E le leggi ordinarie, pur nei frequenti sussulti -e correlative oscillazioni giurisprudenziali- hanno in definitiva progressivamente accentuato la funzione sociale della proprietà, intesa non più come diritto assoluto e inviolabile, privilegiando invece una visione in cui essa sia caratterizzata dall’attitudine ad essere sottoposta nel suo contenuto a limiti e ad imposizioni sempre più onerosi.
Del diritto di proprietà si è detto che è un “diritto elastico”, nel senso che per quanti limiti vi si impongano, non viene mai privato della sua sostanziale natura.
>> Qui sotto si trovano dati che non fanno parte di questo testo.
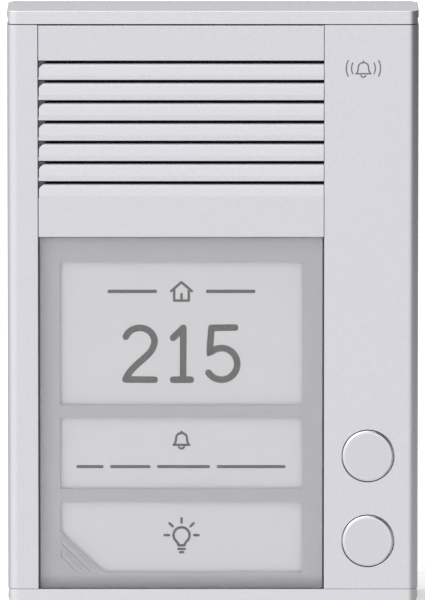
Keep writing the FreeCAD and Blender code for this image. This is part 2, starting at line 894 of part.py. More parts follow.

Ciò è indubbiamente vero. Purché si eviti che, nella ricerca di un equilibrato contemperamento tra interessi pubblici e interessi privati (i cui confini peraltro non sono sempre ben definiti) l’elastico non giunga al punto di rottura, lasciando aperta la porta alla violazione di principi e garanzie fondamentali accolti in tutte le legislazioni degli stati democratici soprattutto in tema di giusto indennizzo e, per quanto riguarda la Comunità europea, sanciti nell’art. 1 del Primo Protocollo addizionale alla Convenzione Europea per la salvaguardia dei diritti dell’Uomo firmato a Parigi il 20 marzo 1952 e ratificato in Italia con l. 4.8.1955, n. 848: ogni persona fisica e morale ha diritto del rispetto dei suoi beni. Nessuno può essere privato della sua proprietà salvo che per cause di utilità pubblica e nelle condizioni previste dalla legge e dai principi generali del diritto internazionale.